Ibu, kau memang telah mengikhlaskan bapak pergi merantau
untuk memperbaiki ekonomi keluarga. Namun hal itu tentu saja tak semerta-merta
dapat terjadi. Begitu bapak merantau, maka seketika itu pula ekonomi keluarga akan
membaik. Katamu, ternyata tidak demikian. Di luar prediksi. Gaji bapak hanya
cukup untuk memenuhi kebutuhannya di tanah rantau, mungkin adalah sedikit yang
bisa bapak bagi kepada ibu. Dan tentu saja tidak cukup memenuhi kebutuhan kami.

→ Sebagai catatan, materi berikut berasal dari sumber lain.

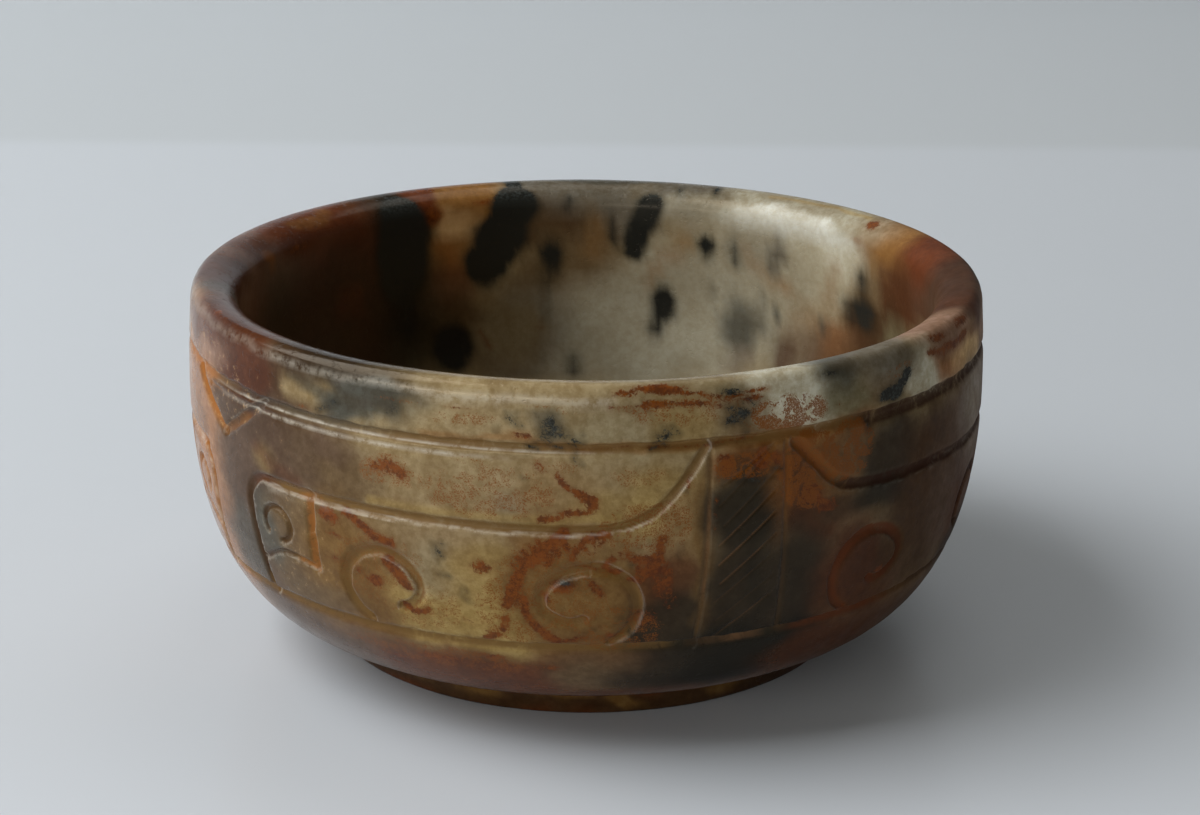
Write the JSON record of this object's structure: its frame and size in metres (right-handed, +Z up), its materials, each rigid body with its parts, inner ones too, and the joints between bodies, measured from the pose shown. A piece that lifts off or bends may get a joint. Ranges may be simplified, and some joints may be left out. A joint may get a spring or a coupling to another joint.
{
  "type": "carved stone cup",
  "caption": "Wide, low bowl-shaped cup with a rounded lip, a carved band between grooves and a low foot ring, cut from a single piece of stone.",
  "frame": {"origin": "middle of the foot ring's resting face", "axes": "+Z up along the cup's turning axis; -Y faces the side that the picture shows, +X to the right there"},
  "size_m": [0.08, 0.08, 0.0369],
  "materials": {
    "jade": "softly polished nephrite, pale olive with russet, dark brown and inky black markings"
  },
  "bodies": {
    "root": {"jade_cup": "jade"}
  },
  "joints": []
}
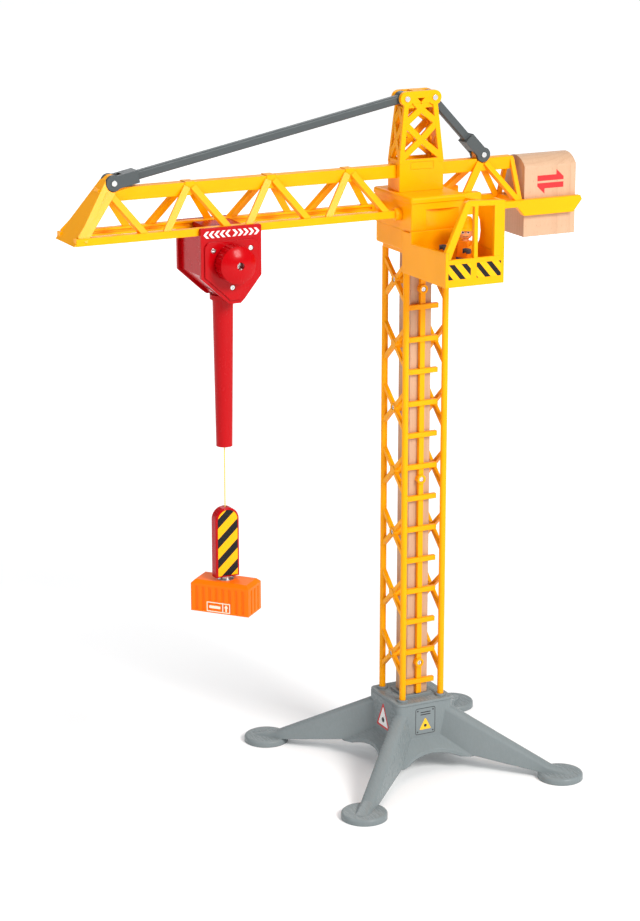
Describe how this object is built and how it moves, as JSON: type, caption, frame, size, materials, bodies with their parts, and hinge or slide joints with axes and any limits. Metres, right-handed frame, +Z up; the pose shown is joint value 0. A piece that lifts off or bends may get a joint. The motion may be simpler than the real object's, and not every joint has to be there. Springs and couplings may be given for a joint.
{
  "type": "toy tower crane",
  "caption": "Toy tower crane on four spread legs, with a slewing jib, a travelling trolley, a hand-wound magnet hoist, a sliding wooden counterweight and a driver in the cab.",
  "frame": {"origin": "on the slewing axis at floor level, in the middle of the four foot discs", "axes": "+Z up; the jib points along -X and the counterweight along +X; the cab and the ladder are on the -Y side"},
  "size_m": [0.4095, 0.2056, 0.5256],
  "materials": {
    "crane_yellow": "moulded, glossy",
    "base_grey": "moulded, satin gloss",
    "winch_red": "moulded, high gloss",
    "screw_steel": "bright zinc",
    "beech": "beech, clear matt lacquer",
    "rod_slate": "moulded, satin",
    "bush_white": "natural",
    "driver_trousers": "moulded",
    "driver_vest": "moulded",
    "driver_skin": "moulded",
    "driver_helmet_yellow": "moulded",
    "driver_glove": "moulded",
    "string_yellow": "braided cord",
    "hazard_print": "printed film",
    "magnet_steel": "plated",
    "container_orange": "moulded, satin"
  },
  "bodies": {
    "tower": {"base_frame": "base_grey", "base_deck": "base_grey", "wooden_post": "beech", "tower_side_frame_jib": "crane_yellow", "tower_side_frame_rear": "crane_yellow", "ladder": "crane_yellow", "tower_cap": "crane_yellow", "slew_pin": "screw_steel", "slew_clip": "screw_steel", "tower_screws": "screw_steel"},
    "superstructure": {"slew_box": "crane_yellow", "slew_bush": "bush_white", "housing": "crane_yellow", "roof_plate": "crane_yellow", "mast": "crane_yellow", "jib": "crane_yellow", "counter_jib": "crane_yellow", "tie_rod_long": "rod_slate", "tie_rod_short": "rod_slate", "tie_rod_pins": "screw_steel", "cab_shell": "crane_yellow", "cab_window_frame": "crane_yellow"},
    "weight": {"counterweight": "beech"},
    "driver": {"driver_legs": "driver_trousers", "driver_torso": "driver_vest"},
    "driver_left": {"driver_arm_left": "driver_vest", "driver_hand_left": "driver_glove"},
    "driver_right": {"driver_arm_right": "driver_vest", "driver_hand_right": "driver_glove"},
    "trolley": {"trolley_front_plate": "winch_red", "trolley_rear_plate": "winch_red", "trolley_body": "winch_red", "trolley_screws": "screw_steel", "guide_tube": "winch_red"},
    "winder": {"hoist_drum": "screw_steel", "hoist_knob": "winch_red", "knob_screw": "screw_steel"},
    "hook": {"hoist_string": "string_yellow", "string_knot": "string_yellow", "magnet_holder_front": "winch_red", "magnet_holder_rear": "winch_red", "hazard_label_front": "hazard_print", "hazard_label_rear": "hazard_print", "magnet": "magnet_steel"},
    "load": {"container": "container_orange", "container_floor": "container_orange", "container_disc": "magnet_steel"},
    "driver_head_body": {"driver_head": "driver_skin", "driver_helmet": "driver_helmet_yellow"}
  },
  "joints": [
    {"name": "slew", "type": "hinge", "parent": "tower", "child": "superstructure", "pos_m": [0, 0, 0.425], "axis": [0, 0, 1], "continuous": true},
    {"name": "trolley_travel", "type": "slide", "parent": "superstructure", "child": "trolley", "axis": [1, 0, 0], "range_m": [-0.078, 0.1]},
    {"name": "hoist", "type": "slide", "parent": "trolley", "child": "hook", "axis": [0, 0, 1], "range_m": [-0.1, 0.036]},
    {"name": "winding_knob", "type": "hinge", "parent": "trolley", "child": "winder", "pos_m": [-0.1607, 0, 0.4153], "axis": [0, -1, 0], "range_deg": [-2300, 830]},
    {"name": "container_pull_off", "type": "slide", "parent": "hook", "child": "load", "axis": [0, 0, -1], "range_m": [0, 0.012]},
    {"name": "weight_slide", "type": "slide", "parent": "superstructure", "child": "weight", "axis": [1, 0, 0], "range_m": [-0.002, 0.01]},
    {"name": "driver_lift_out", "type": "slide", "parent": "superstructure", "child": "driver", "axis": [0, 0, 1], "range_m": [0, 0.045]},
    {"name": "driver_head_turn", "type": "hinge", "parent": "driver", "child": "driver_head_body", "pos_m": [0.008, -0.06, 0.424], "axis": [0, 0, 1], "range_deg": [-60, 60]},
    {"name": "driver_left_shoulder", "type": "hinge", "parent": "driver", "child": "driver_left", "pos_m": [0.01073, -0.06644, 0.4196], "axis": [0.3907, -0.9205, 0], "range_deg": [-60, 50]},
    {"name": "driver_right_shoulder", "type": "hinge", "parent": "driver", "child": "driver_right", "pos_m": [0.00526, -0.05356, 0.4196], "axis": [0.3907, -0.9205, 0], "range_deg": [-60, 50]}
  ],
  "couplings": [
    {"joint": "winding_knob", "follows": "hoist", "rad_per_m": 400}
  ]
}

Jadi kau pun mulai membuat es lilin yang dititipkan di
sekolah-sekolah. Kau juga membuat beberapa bungkus nasi kuning yang juga engkau
titipkan di kantin-kantin sekolah dan sore harinya kau akan mengajar ngaji di
rumah. Ya, ibu membuka semacam TPQ sederhana di rumah, dengan maksud bisa
sambil menjagaku dan adikku.
Ibu, demi membeli susu, demi gizi kami, kau melakukan hal
demikian. Seperti tak ada lelah, setiap hari kau melakukan aktivitas itu. Tak
ada keluh kesah.
Ibu kau sungguh luar biasa
Ibu setiap kali aku mendengarkan engkau berkisah tentang
pengalamanmu saat membesarkanku juga adikku, seketika itu pula rasa kagum
menjalariku. Dan saat ini, saat aku juga telah menjadi seorang ibu,
kisah-kisahmu menjadi teladanku. Kisah-kisahmu membuatku begitu takjub akan
ketangguhanmu, kesabaranmu, kehebatanmu dalam membesarkanku juga adikku.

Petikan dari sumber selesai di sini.